Poco antes de Navidad, Papá dio un giro a peor. Mientras el resto de nosotros estaba estresado con los regalos, planes de viaje y alojamientos, calladamente él tuvo uno de los microinfartos que están vinculados a su deterior. En su cabeza explotó una estrella para después se apagarse, dejando otro enorme agujero en su cosmos mental.

“Papá no está bien”, me dijo mi madre por teléfono. “No puede andar ni comer. Debe haber tenido otro de sus episodios pero...está fatal”.

Mi madre es doctora, y no es nada propensa a la exageración. Si ella dice que alguien está muy mal, eso significa que se encuentra en un estado terrible. En la familia hemos bromeado muchas veces con que tendríamos que acudir a ella con un muñón ensangrentado para despertarle alguna compasión, así que siempre da que pensar oírla inquieta. “¿Debería ir cuanto antes?” le pregunté, puesto que yo ya tenía planes para ir a visitarle en unos días.

“Todavía no”, dijo mamá. “Te mantendré informada”. Hizo una pausa y añadió con la voz rota: “Es extraño, porque ya hace años lo perdimos. Pero sigue siendo tan difícil...”

Eso mismo estaba pensando yo desde que comenzamos la conversación. Aún no estoy preparada para esto, Papá. Todavía no. A pesar de que el hecho de recuperar al padre que conocí es tan imposible como volver al pasado, la idea de que él no esté aquí me resulta del todo inconcebible.

Nos gusta pensar que, de algún modo trascendente, nuestras mentes están separadas de nuestros cuerpos, pero la enfermedad de Papá me ha demostrado lo vana que es esta esperanza. Nuestras personalidades son sólo un montón de carne, y un enorme conjunto de neuronas, células y sinapsis. Resulta reconfortante que el cuerpo de Papá aún siga aquí, a pesar de que haya sido despojado su carácter. Una parte de él todavía existe, y dispuestos a elegir entre esto y la nada, sinceramente, esto es mucho mejor.

Pasé la noche acurrucada, temiéndome lo peor. Pero Papá se repuso. Al día siguiente, mamá me llamó para decirme que estaba un poco mejor y al otro día igual. Finalmente decidí continuar con mi plan original.

No me encontré ante mi padre hasta el viernes antes de Navidad. Teniendo en cuenta el susto que nos había dado a todos, su apariencia resultaba increíble. Papá siempre tenía la capacidad de sorprender y la ha conservado a pesar de su enfermedad. Estaba sentado en la sala de día, con una camisa limpia y su pelo recién cortado.
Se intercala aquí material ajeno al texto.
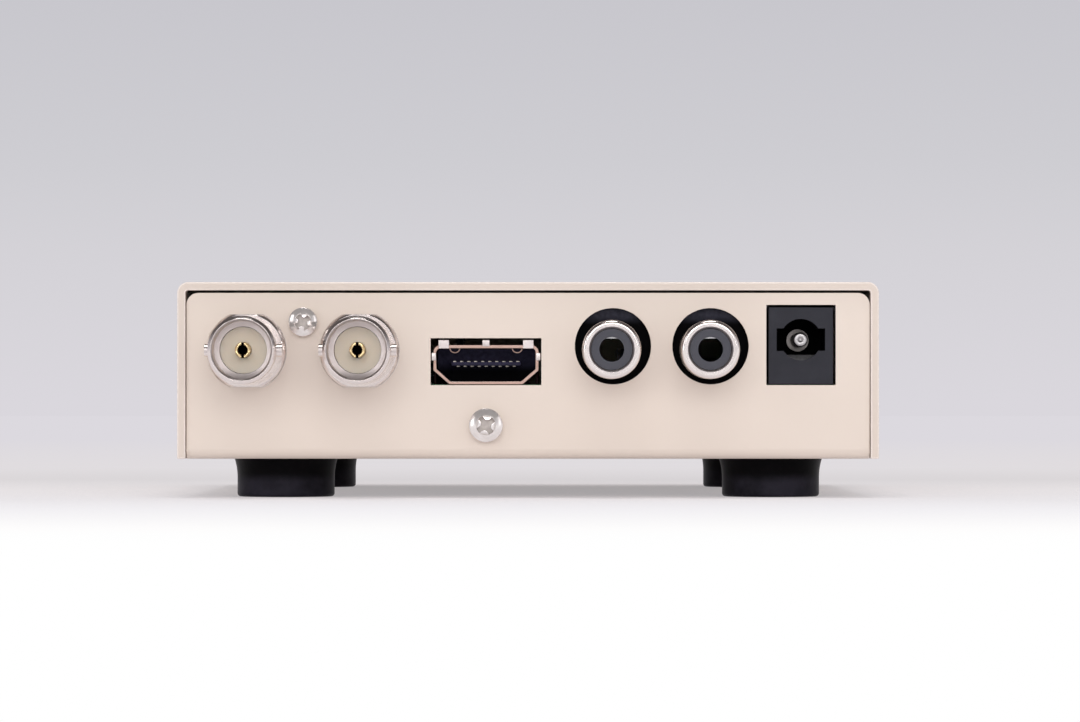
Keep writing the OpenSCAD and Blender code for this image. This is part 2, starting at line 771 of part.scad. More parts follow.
module bnc_insulator(x) {
    back = -chassis_t - bnc_back;
    color("antiquewhite") at_panel(x, bnc_z) translate([0, 0, back]) difference() {
        cylinder(h = bnc_reach - bnc_core_depth - back, d = bnc_core_d - 2 * slip);
        translate([0, 0, -over]) cylinder(h = bnc_reach - back + over, d = bnc_contact_d + 2 * slip);
    }
}

// Split socket in the insulator's middle, with a thin tail through the coax board
module bnc_contact(x) {
    tip = bnc_reach - bnc_contact_depth;
    back = -chassis_t - bnc_back;
    color("gold") at_panel(x, bnc_z) difference() {
        union() {
            translate([0, 0, back]) cylinder(h = tip - back, d = bnc_contact_d);
            translate([0, 0, back - board_t - bnc_leg_out])
                cylinder(h = board_t + bnc_leg_out + slip, d = bnc_tail_d);
        }
        translate([0, 0, tip - bnc_contact_hole_l])
            cylinder(h = bnc_contact_hole_l + over, d = bnc_contact_hole_d);
        translate([0, 0, tip - bnc_contact_slot_l])
            block(bnc_contact_slot, bnc_contact_d + over, bnc_contact_slot_l + over);
    }
}

// Upright board behind the panel that the two coax sockets are soldered to
module bnc_board() {
    hole_h = board_t + 2 * over;
    color("darkgreen") difference() {
        translate([bnc_board_x0, bnc_board_y, bnc_z - bnc_board_h / 2])
            cube([bnc_board_x1 - bnc_board_x0, board_t, bnc_board_h]);
        for (x = bnc_xs) at_panel(x, bnc_z) translate([0, 0, -chassis_t - bnc_back - board_t - over]) {
            cylinder(h = hole_h, d = bnc_tail_d + 2 * slip);
            for (sx = [-1, 1], sy = [-1, 1]) translate([sx * bnc_leg_at, sy * bnc_leg_at, 0])
                cylinder(h = hole_h, d = bnc_leg_d + 2 * slip);
        }
        at_panel(bnc_mid_x, post_z) translate([0, 0, -chassis_t - bnc_back - board_t - over])
            cylinder(h = hole_h, d = post_screw_d + 2 * hole_gap);
        header_bars(slip);
    }
}

// Threaded spacer from the panel to the coax board, with a screw at each end
module bnc_post() {
    color("silver") at_panel(bnc_mid_x, post_z) translate([0, 0, -chassis_t - bnc_back])
        hex_nut(post_af, bnc_back, post_screw_d);
}

module bnc_panel_screw() {
    color("silver") at_panel(bnc_mid_x, post_z) pan_screw(post_screw_d, post_screw_l, post_screw_head_d);
}

module bnc_board_screw() {
    color("silver") at_panel(bnc_mid_x, post_z) translate([0, 0, -chassis_t - bnc_back - board_t])
        rotate([180, 0, 0]) pan_screw(post_screw_d, post_screw_l, post_screw_head_d);
}

// Straight stretches of the header pins, through the coax board and the header's block
module header_bars(gap) {
    y0 = bnc_board_y - header_out - gap;
    w = header_pin + 2 * gap;
    for (x = header_xs) translate([x - w / 2, y0, header_z - w / 2])
        cube([w, header_y0 + header_h + header_pin + gap - y0, w]);
}

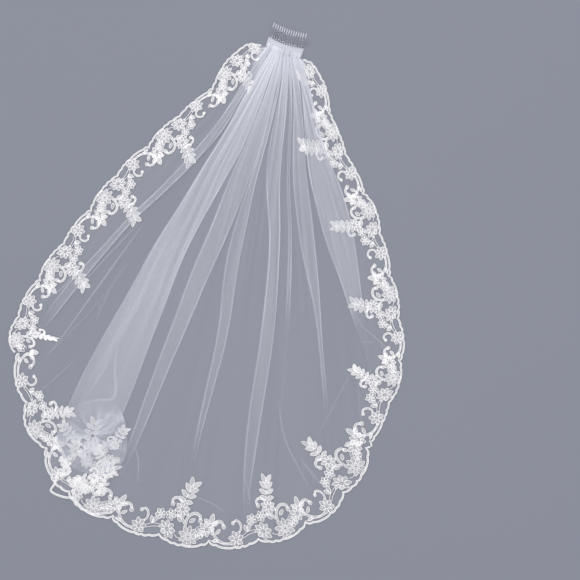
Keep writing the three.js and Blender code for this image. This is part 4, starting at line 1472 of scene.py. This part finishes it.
@dataclass
class LaceTrim:
    """The corded lace all round the edge, and the crumpled sprays of it on the corner."""

    plan: VeilPlan
    bag: CornerBag
    under: float = 1.5
    sink: float = 0.35
    margin: float = 1.0
    depth: float = 134.0
    length: float = 200.0
    least_scale: float = 0.62
    side_growth: float = 1.14
    hem_growth: float = 1.07
    flower_height: float = 0.6
    leaf_height: float = 0.55
    scroll_height: float = 0.45
    stem_height: float = 0.4
    cord_share: float = 0.92
    loose_cord_share: float = 0.85
    stitch: float = 0.95
    border_stitch: float = 1.05
    loose_stitch: float = 0.85
    border_step: float = 1.8
    border_height: float = 0.55
    band_start: float = 0.5
    band_width: float = 3.3
    outer_cord: float = 0.7
    inner_cord: float = 0.55
    sub_lobe: float = 3.1
    sub_lobes: int = 9
    lobe_drift: float = 0.35
    drift_waves: int = 3
    arch: float = 0.35
    ridge: float = 0.4
    start_room: float = 3.0
    end_room: float = 1.0
    spare_depth: float = 8.0
    flap_height: float = 1.7
    flap_cord: float = 0.62
    under_bag: float = 0.7
    over_bag: float = -0.9

    def __post_init__(self) -> None:
        """Draws each motif of the repeat by itself, in groups by part."""
        self.groups: dict[Part, list[LaceMotif]] = {part: [] for part in Part}

        def drawn(part: Part, anchor: Spot, grows: bool = False) -> LaceMotif:
            """Starts a motif at its anchor."""
            motif = LaceMotif(anchor, grows)
            self.groups[part].append(motif)
            return motif

        for number, row in enumerate(FLOWERS):
            drawn(row.part, row.at, True).flower(row, self.flower_height + 0.15 * (number % 3))
        for row in LEAVES:
            leaf = drawn(row.part, row.tip, True)
            leaf.outline(np.array(row.root), np.array(row.tip), row.width, self.leaf_height)
        for row in SCROLLS:
            drawn(row.part, row.route[len(row.route) // 2]).scroll(row, self.scroll_height)
        for row in STEMS:
            drawn(row.part, row.route[-1]).stem(row, self.stem_height)

    def place(self, points: np.ndarray, origin: float, scale: float) -> np.ndarray:
        """Takes points of the flat repeat to the veil's edge.

        Args:
            points: Along, depth and height, in the repeat's sizes.
            origin: Where the repeat starts along the edge.
            scale: The repeat's length against its full length.

        Returns:
            Points over the floor.
        """
        along = origin + points[..., 0] * scale
        deep = np.maximum(self.plan.lace_reach(along) / self.depth, self.least_scale)
        depth = points[..., 1] * deep
        follow = 1 - smooth(points[..., 1], 0, self.plan.scallop_follow)
        flat = self.plan.from_edge(along, self.margin + depth - self.plan.scallop(along) * follow)
        return with_height(flat, self.under + points[..., 2] + self.plan.billow(flat) - self.sink)

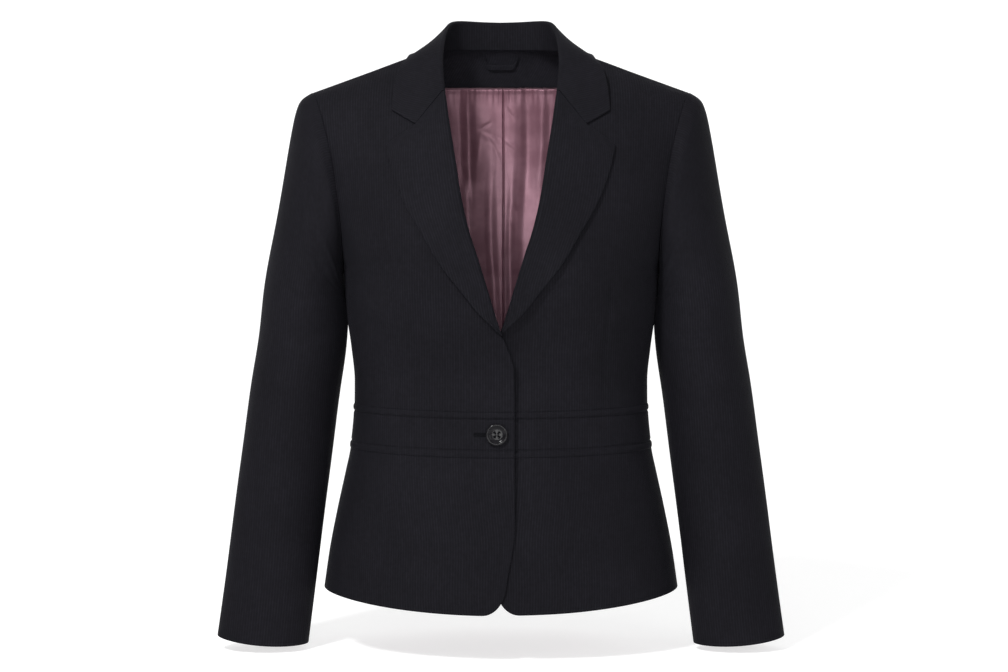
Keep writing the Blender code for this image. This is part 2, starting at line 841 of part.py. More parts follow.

Sí, se le veía más delgado, pero todavía pude ver un atisbo de reconocimiento en sus ojos cuando me senté a su lado. No está mucho peor de lo que ya estaba, pensé dejando escapar un suspiro de alivio. Una cuidadora trajo un tazón con cereales Weetabix remojados y empecé a dárselo a cucharadas, parloteando sin parar, temerosa del silencio.

Se acercó un enfermero y la cara de Papá se ilumino mientras extendía su mano.

“Nos dio un buen susto”, dijo el enfermero, Alborotándole cariñosamente el pelo a Papá.

“Lo sé, así parece”, respondí. “¿Cómo está?”

“Está mucho mejor que antes”, dijo el enfermero pausadamente.

“Esta es mi hija”, dijo Papá alegremente. No pude evitar sorprenderme – hacía ya tiempo que no plasmaba con palabras tal pensamiento. “Lo sé”, respondió el enfermero. “¿Y cómo se llama?”

“Mmm... ¿Peter?” contestó Papá, diciendo esperanzadamente su propio nombre.

“Muy bien, Papá”, le dije, pero por dentro estaba superemocionada de que todavía pudiera seguir una conversación entera.

Sin embargo, justo después me asaltaron un montón de dudas. No le había visto de pie en ningún momento – obviamente le habían llevado en silla de ruedas hasta el sillón. ¿Signifiaba eso que ya no podía caminar? ¿Y sólo podía comer papillas líquidas?

Tuve que esperar hasta mi segunda visita, pasadas ya las Navidades, para que algunas de mis preguntas encontraran respuesta.